I don’t have much experience in foreign countries as an American but I heard we “measure” distances in time. (Ex. It is 4 miles to our destination vs It takes 7 minutes to our destination.)
Silly us – we ask where the restrooms are
I mean, obviously the accent was then heard too but in my little village in Scotland I was in the pub and a woman politely asked the barman where the restrooms were. He didn’t know what she was on about and then it obviously clicked. “Ye mean the toilet? Aye hen it’s joost back ‘err.”
The ketchup thing
They ask for ketchup.
We’re very specific about where we live
When they introduce themselves they never say they’re from America. Mostly just the state/city they’re from.
We expect stores to be open as late as they are at home
They’re looking for a store open at like 11 pm. Even if in most European countries stores close at like 7-8 pm.
We’re superficially friendly
Saying “Hi, how are you?” to the barista, servers, retail workers. My country doesn’t quite have that culture so I find it really sweet.
We like our drinks COLD
Extra ice in their drinks.
We are confident
I have never seen someone walk so confidently in the wrong direction like an American can.
The absolute fearlessness of asking anyone on the street about anything.
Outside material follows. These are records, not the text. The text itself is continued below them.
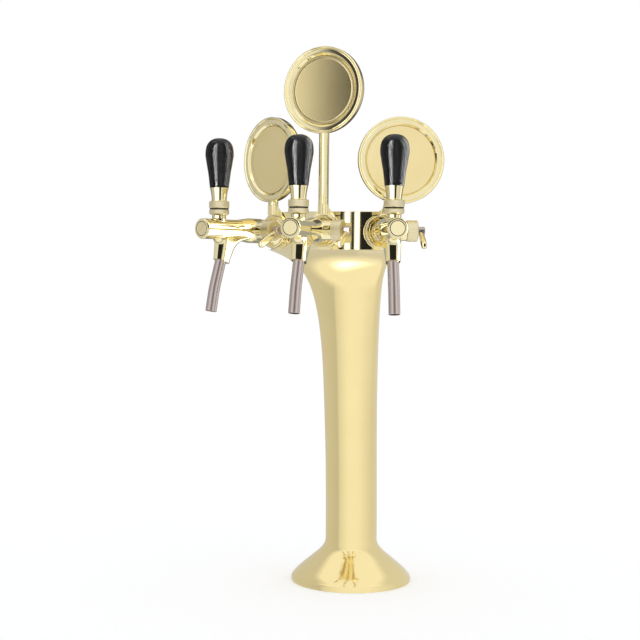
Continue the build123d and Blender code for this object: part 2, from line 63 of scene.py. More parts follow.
def add_nodes(tree, **kinds):
    """Puts nodes into a tree by name and gives them back in order."""
    made = []
    for name, kind in kinds.items():
        node = tree.nodes.new(kind)
        node.name = name
        made.append(node)
    return made


def calc(tree, operation, first, second=0.0, clamp=False):
    """Math node on two sockets or numbers; gives its output."""
    node = tree.nodes.new("ShaderNodeMath")
    node.operation = operation
    node.use_clamp = clamp
    for socket, value in zip(node.inputs, (first, second)):
        if isinstance(value, (int, float)):
            socket.default_value = value
        else:
            tree.links.new(value, socket)
    return node.outputs[0]


def ramp(tree, factor, stops, ease="LINEAR"):
    """Colour ramp with (position, colour) stops; gives its output."""
    node = tree.nodes.new("ShaderNodeValToRGB")
    node.color_ramp.interpolation = ease
    elements = node.color_ramp.elements
    while len(elements) < len(stops):
        elements.new(0.5)
    for element, (position, colour) in zip(elements, stops):
        element.position = position
        element.color = (colour,) * 3 + (1.0,) if isinstance(colour, float) else (*colour, 1.0)
    tree.links.new(factor, node.inputs[0])
    return node.outputs[0]


def combine(tree, both, first, second, out):
    """Links two shaders through an Add or a Mix node to an output."""
    tree.links.new(first.outputs[0], both.inputs[-2])
    tree.links.new(second.outputs[0], both.inputs[-1])
    tree.links.new(both.outputs[0], out.inputs[0])


def looked_at(tree):
    """1 for rays that see a surface, also in metal or through glass, and 0 for those that fetch its light."""
    path, = add_nodes(tree, path="ShaderNodeLightPath")
    seen = calc(tree, "MAXIMUM", path.outputs["Is Camera Ray"], path.outputs["Is Glossy Ray"])
    return calc(tree, "MAXIMUM", seen, path.outputs["Is Transmission Ray"])


def new_paint(name):
    """New material; gives it, its shader tree and its main shader."""
    paint = bpy.data.materials.new(name)
    paint.use_nodes = True
    return paint, paint.node_tree, paint.node_tree.nodes["Principled BSDF"]


world = bpy.data.worlds.new("white_room")
scene.world = world
world.use_nodes = True
tree = world.node_tree
tree.nodes.clear()
room, white, mix, out = add_nodes(
    tree, room="ShaderNodeBackground", white="ShaderNodeBackground", mix="ShaderNodeMixShader",
    out="ShaderNodeOutputWorld")
room.inputs["Color"].default_value = (0.97, 0.98, 1.0, 1.0)
room.inputs["Strength"].default_value = 0.9
white.inputs["Color"].default_value = (1.0, 1.0, 1.0, 1.0)
tree.links.new(looked_at(tree), mix.inputs[0])
combine(tree, mix, room, white, out)

FLOOR_GLOW = 0.16
bpy.ops.mesh.primitive_plane_add(size=12.0)
floor = bpy.context.object
floor.name = "floor"
floor.visible_glossy = False
paint, tree, shader = new_paint("floor_paint")
shader.inputs["Base Color"].default_value = (0.97, 0.97, 0.97, 1.0)
shader.inputs["Roughness"].default_value = 0.9
shader.inputs["Specular IOR Level"].default_value = 0.0
glow, both = add_nodes(tree, glow="ShaderNodeEmission", both="ShaderNodeAddShader")
tree.links.new(calc(tree, "MULTIPLY", looked_at(tree), FLOOR_GLOW), glow.inputs["Strength"])
combine(tree, both, shader, glow, tree.nodes["Material Output"])
floor.data.materials.append(paint)

LIGHT_Z = 0.461
ROOM_H = 12.0
BACKING_R = 3.4
STEEPEST = 1.5
# the papers end softly, where steep rays begin to see the plain room above and below them
ENDS = [(0.0, 0.0), (0.05, 0.0), (0.2, 1.0), (0.8, 1.0), (0.95, 0.0), (1.0, 0.0)]


def blend(tree, factor, first, second, way="MIX"):
    """Mixes two colours by a factor; gives the output."""
    node = tree.nodes.new("ShaderNodeMix")
    node.data_type = "RGBA"
    node.blend_type = way
    if isinstance(factor, float):
        node.inputs["Factor"].default_value = factor
    else:
        tree.links.new(factor, node.inputs["Factor"])
    for value, name in ((first, "A"), (second, "B")):
        socket = [s for s in node.inputs if s.name == name and s.type == "RGBA"][0]
        tree.links.new(value, socket)
    return [s for s in node.outputs if s.type == "RGBA"][0]


def slope_of(tree, height, radius):
    """Slope of a ray that lands on a wall: 0 where it falls 1.5 in 1, 0.5 where it is level, 1 where it climbs."""
    slope = calc(tree, "MULTIPLY_ADD", calc(tree, "SUBTRACT", height, LIGHT_Z), 1 / (2 * STEEPEST * radius))
    slope.node.inputs[2].default_value = 0.5
    return slope


def by_slope(stops):
    """Ramp stops from (slope, value) ones."""
    return [(0.5 + slope / (2 * STEEPEST), value) for slope, value in stops]


def by_degrees(stops):
    """Ramp stops from ones in degrees from the camera's side."""
    return [(0.5 + degrees / 360.0, value) for degrees, value in stops]


def round_wall(name, radius):
    """Round wall about the tower with a bare paint; gives it and the paint's shader tree."""
    bpy.ops.mesh.primitive_cylinder_add(vertices=120, radius=radius, depth=ROOM_H, end_fill_type="NOTHING")
    wall = bpy.context.object
    wall.name = name
    return wall, bare_paint(wall)


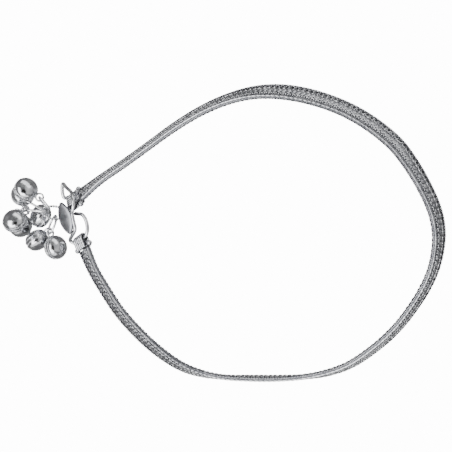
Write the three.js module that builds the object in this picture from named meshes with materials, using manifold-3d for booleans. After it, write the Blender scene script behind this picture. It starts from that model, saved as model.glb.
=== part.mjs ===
// Payal anklet: a flat woven chain strap laid as an open loop, a hook clasp with a leaf on it,
// and a bunch of seven round bells on a twisted ring. Millimetres, +Z up, lying on the plane z = 0.
import * as THREE from "three";
import Module from "manifold-3d";

const wasm = await Module();
wasm.setup();

// Woven strap
const STRAP_WIDTH = 4.9;
const STRAP_THICKNESS = 1.6;
const STRAP_CROWN = 0.45; // how far the rounding of each edge reaches in
const LINK_PITCH = 1.26;
const LINK_RELIEF = 0.12; // how much each edge draws in between two links

// The strap's route, chosen by hand: x and y of its middle line, the lean of its upper edge
// towards the inside of the loop in degrees, and how far it is lifted off the surface.
const STRAP_ROUTE = [
  [-41.3, 7.8, 56, 0.67],
  [-35, 12.2, 39, 0.1],
  [-27.4, 16.6, 36.5, 0],
  [-20.2, 21, 36, 0],
  [-13.3, 25.2, 37, 0],
  [-6, 28.9, 37.5, 0],
  [0.9, 31.4, 39, 0],
  [7.7, 32.8, 43, 0],
  [14.2, 32.9, 48, 0],
  [20.7, 31.9, 49, 0],
  [26.9, 30.1, 46, 0],
  [33.1, 27.5, 43.5, 0],
  [39.1, 23.9, 42.5, 0],
  [44.6, 19.4, 40, 0],
  [48.3, 14.8, 34.5, 0],
  [51.4, 9.8, 29, 0],
  [53.9, 4.6, 25, 0],
  [55.1, 0.1, 21, 0],
  [55.2, -4.3, 16, 0],
  [54.1, -9.7, 12, 0],
  [51.8, -14.8, 10, 0],
  [48.6, -19.7, 9, 0],
  [45, -24.1, 9, 0],
  [40.2, -28.5, 9, 0],
  [34, -32.8, 9, 0],
  [27.6, -35.3, 9, 0],
  [20.9, -36.6, 4, 0],
  [14.3, -37.2, 0, 0],
  [7.6, -37.5, 1, 0],
  [0.8, -37.6, 8, 0],
  [-6.1, -36.9, 24, 0],
  [-11.9, -35.3, 38, 0],
  [-17.8, -32.2, 48, 0],
  [-23.6, -28, 54, 0],
  [-29.5, -22.5, 57, 0],
  [-34, -16.8, 59, 0],
  [-37.6, -11.5, 60, 0.1],
  [-40.4, -5.5, 68, 0.54],
];

// Ribbed end straps, each bent round the hook and held to the woven strap by a cross pin
const END_WIDTH = 3.8;
const END_RIBS = 5;
const END_THICKNESS = 0.6;
const END_RIB_DEPTH = 0.12;
const END_OPENING = 1.5; // clear space between the two legs
const UPPER_REACH = 3; // from the pin to the hook's wire
const LOWER_REACH = 2.1;
const END_OVERLAP = 0.5; // how far the legs reach back past the pin
const PIN_RADIUS = 0.45;
const PIN_HEAD_RADIUS = 0.8;
const CLEARANCE = 0.3;

// Hook clasp: a leaf with a closed loop at its upper end, an open hook at its lower end
// and a bail behind it
const HOOK_WIRE_RADIUS = 0.5;
const LEAF_LENGTH = 8.7;
const LEAF_WIDTH = 4.5;
const LEAF_THICKNESS = 0.8;
const LEAF_DOME = 0.5;
const LEAF_CENTRE = new THREE.Vector3(-44.05, 2, 5);
const LEAF_POINTING = new THREE.Vector3(0.28, -0.95, -0.09); // from its upper tip to its lower tip
const LEAF_TILT = 12; // degrees, its right edge the higher
const BAIL_WIRE_RADIUS = 0.3;
const BAIL_HALF_WIDTH = 0.95;
const BAIL_HALF_HEIGHT = 1.95;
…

I don’t mean this negatively, I’m just saying I’ve seen Americans approach people both in my home country and abroad starting conversations with them that I wouldn’t dream of because they look shady or just plain scary.
Example, I was in Newcastle and I see a bald-headed skinny man with face tattoos and a tracksuit suddenly asked, “Hey bud, d’ya know where…” It’s quite admirable.
Our love affair with peanut butter
It sounds very weird, but everyone who buys peanut butter where I work turns out to be American.
We’re well trained
I hear that we Americans can easily be spotted in the airport by the fact usually were use to taking off our shoes in TSA
We smile a lot
When I went to Italy with a friend, I couldn’t figure out why everyone greeted me in English before I said a word. I don’t wear running shoes outside of the gym, I dress pretty posh, I can’t remember the last time I owned a baseball cap, and I try to have a basic grasp on the local language. How can they tell I’m American? My friend told me, “It’s because you’re smiling at them.”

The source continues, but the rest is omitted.